Return the complete listing that follows, with each line reproduced exactly.

----------

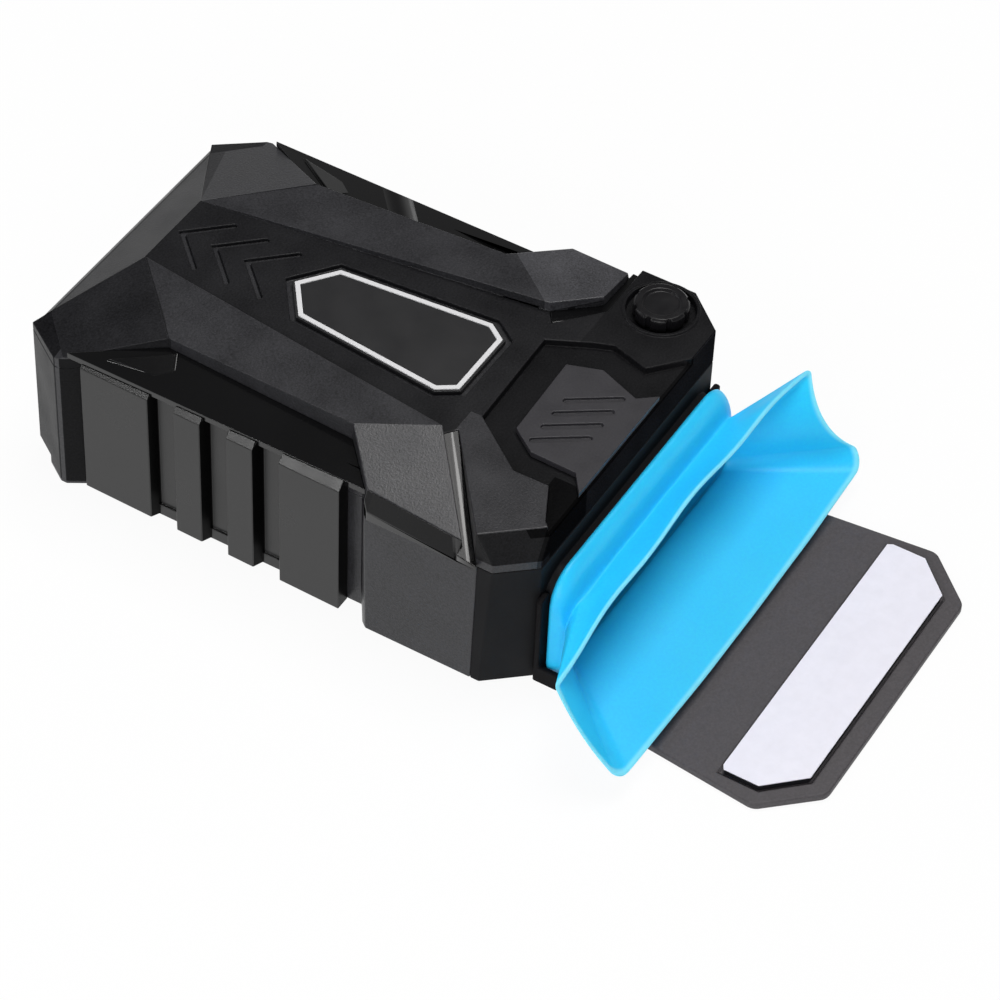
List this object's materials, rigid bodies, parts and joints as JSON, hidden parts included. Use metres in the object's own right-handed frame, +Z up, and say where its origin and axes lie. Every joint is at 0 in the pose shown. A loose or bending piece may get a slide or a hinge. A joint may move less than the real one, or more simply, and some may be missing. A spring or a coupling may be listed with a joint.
{
  "type": "laptop cooling fan",
  "caption": "Faceted box with a blower inside, a soft funnel that covers a laptop's side vent, a speed knob and a sliding support plate with an adhesive pad.",
  "frame": {"origin": "middle of the base, on the surface that the feet and the support plate stand on", "axes": "+X to the side with the knob and the power socket, -Y towards the laptop's vent, +Y to the outlet grille, +Z up"},
  "size_m": [0.1009, 0.1781, 0.0431],
  "materials": {
    "housing_abs": "fine moulded grain",
    "panel_abs": "satin moulded",
    "gloss_trim": "polished",
    "relief_abs": "moulded",
    "badge_face": "printed film, satin",
    "badge_line": "satin white",
    "inner_abs": "moulded",
    "silicone": "smooth moulded silicone",
    "bracket_abs": "satin moulded",
    "foam": "closed-cell foam tape",
    "liner": "coated release paper",
    "knob_abs": "satin moulded",
    "steel": "plated",
    "circuit_board": "solder mask",
    "chip_resin": "moulded resin",
    "can_aluminium": "bare",
    "impeller_abs": "moulded",
    "magnet": "bonded ferrite",
    "bronze": "sintered",
    "copper": "enamelled wire",
    "rubber": "matt"
  },
  "bodies": {
    "housing": {"top_shell": "housing_abs", "bottom_shell": "housing_abs", "front_bezel": "housing_abs", "side_panel_left": "panel_abs", "side_panel_right": "panel_abs", "side_strip_left": "gloss_trim", "side_strip_right": "gloss_trim", "corner_fin_left": "gloss_trim", "corner_fin_right": "gloss_trim", "relief_inlay": "relief_abs", "badge_plate": "badge_face", "badge_border": "badge_line", "rear_grille": "inner_abs", "suction_hood": "silicone", "potentiometer": "steel", "control_board": "circuit_board", "board_screws": "steel", "control_chip": "chip_resin", "capacitor": "can_aluminium", "power_socket": "inner_abs", "fan_casing": "inner_abs", "fan_cover": "inner_abs", "fan_screws": "steel", "bearing_sleeve": "bronze", "stator_core": "steel", "stator_windings": "copper", "fan_board": "circuit_board", "case_screws": "steel", "rubber_feet": "rubber"},
    "fan_rotor": {"impeller": "impeller_abs", "rotor_magnet": "magnet", "fan_shaft": "steel"},
    "knob": {"speed_knob": "knob_abs", "knob_shaft": "steel"},
    "bracket": {"support_bracket": "bracket_abs", "pad_foam": "foam", "pad_liner": "liner"}
  },
  "joints": [
    {"name": "fan_spin", "type": "hinge", "parent": "housing", "child": "fan_rotor", "pos_m": [0, 0.043, 0.015], "axis": [0, 0, 1], "continuous": true},
    {"name": "knob_turn", "type": "hinge", "parent": "housing", "child": "knob", "pos_m": [0.0323, -0.0161, 0.041], "axis": [0, 0, 1], "range_deg": [-270, 0]},
    {"name": "bracket_slide", "type": "slide", "parent": "housing", "child": "bracket", "axis": [0, 0, 1], "range_m": [-0.01, 0]}
  ]
}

----------

_Answer to the problem_
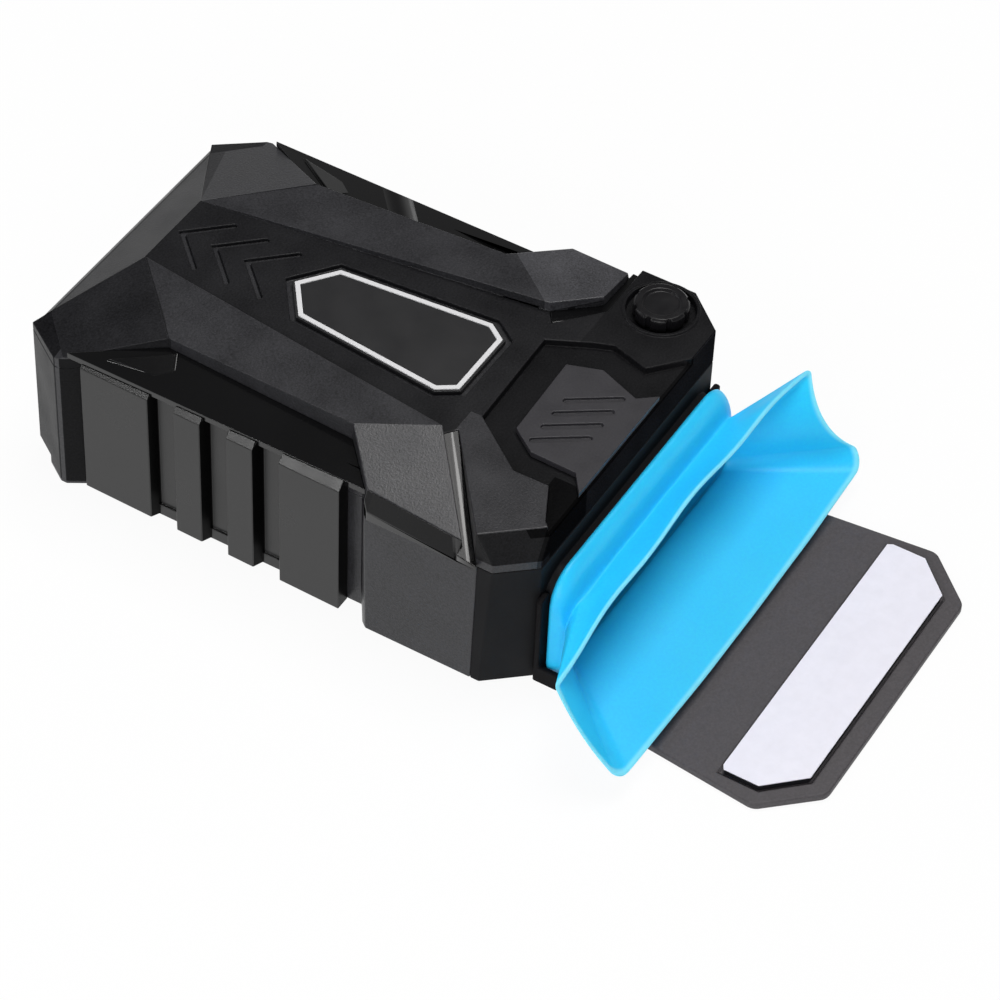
List this object's materials, rigid bodies, parts and joints as JSON, hidden parts included. Use metres in the object's own right-handed frame, +Z up, and say where its origin and axes lie. Every joint is at 0 in the pose shown. A loose or bending piece may get a slide or a hinge. A joint may move less than the real one, or more simply, and some may be missing. A spring or a coupling may be listed with a joint.
{
  "type": "laptop cooling fan",
  "caption": "Faceted box with a blower inside, a soft funnel that covers a laptop's side vent, a speed knob and a sliding support plate with an adhesive pad.",
  "frame": {"origin": "middle of the base, on the surface that the feet and the support plate stand on", "axes": "+X to the side with the knob and the power socket, -Y towards the laptop's vent, +Y to the outlet grille, +Z up"},
  "size_m": [0.1009, 0.1781, 0.0431],
  "materials": {
    "housing_abs": "fine moulded grain",
    "panel_abs": "satin moulded",
    "gloss_trim": "polished",
    "relief_abs": "moulded",
    "badge_face": "printed film, satin",
    "badge_line": "satin white",
    "inner_abs": "moulded",
    "silicone": "smooth moulded silicone",
    "bracket_abs": "satin moulded",
    "foam": "closed-cell foam tape",
    "liner": "coated release paper",
    "knob_abs": "satin moulded",
    "steel": "plated",
    "circuit_board": "solder mask",
    "chip_resin": "moulded resin",
    "can_aluminium": "bare",
    "impeller_abs": "moulded",
    "magnet": "bonded ferrite",
    "bronze": "sintered",
    "copper": "enamelled wire",
    "rubber": "matt"
  },
  "bodies": {
    "housing": {"top_shell": "housing_abs", "bottom_shell": "housing_abs", "front_bezel": "housing_abs", "side_panel_left": "panel_abs", "side_panel_right": "panel_abs", "side_strip_left": "gloss_trim", "side_strip_right": "gloss_trim", "corner_fin_left": "gloss_trim", "corner_fin_right": "gloss_trim", "relief_inlay": "relief_abs", "badge_plate": "badge_face", "badge_border": "badge_line", "rear_grille": "inner_abs", "suction_hood": "silicone", "potentiometer": "steel", "control_board": "circuit_board", "board_screws": "steel", "control_chip": "chip_resin", "capacitor": "can_aluminium", "power_socket": "inner_abs", "fan_casing": "inner_abs", "fan_cover": "inner_abs", "fan_screws": "steel", "bearing_sleeve": "bronze", "stator_core": "steel", "stator_windings": "copper", "fan_board": "circuit_board", "case_screws": "steel", "rubber_feet": "rubber"},
    "fan_rotor": {"impeller": "impeller_abs", "rotor_magnet": "magnet", "fan_shaft": "steel"},
    "knob": {"speed_knob": "knob_abs", "knob_shaft": "steel"},
    "bracket": {"support_bracket": "bracket_abs", "pad_foam": "foam", "pad_liner": "liner"}
  },
  "joints": [
    {"name": "fan_spin", "type": "hinge", "parent": "housing", "child": "fan_rotor", "pos_m": [0, 0.043, 0.015], "axis": [0, 0, 1], "continuous": true},
    {"name": "knob_turn", "type": "hinge", "parent": "housing", "child": "knob", "pos_m": [0.0323, -0.0161, 0.041], "axis": [0, 0, 1], "range_deg": [-270, 0]},
    {"name": "bracket_slide", "type": "slide", "parent": "housing", "child": "bracket", "axis": [0, 0, 1], "range_m": [-0.01, 0]}
  ]
}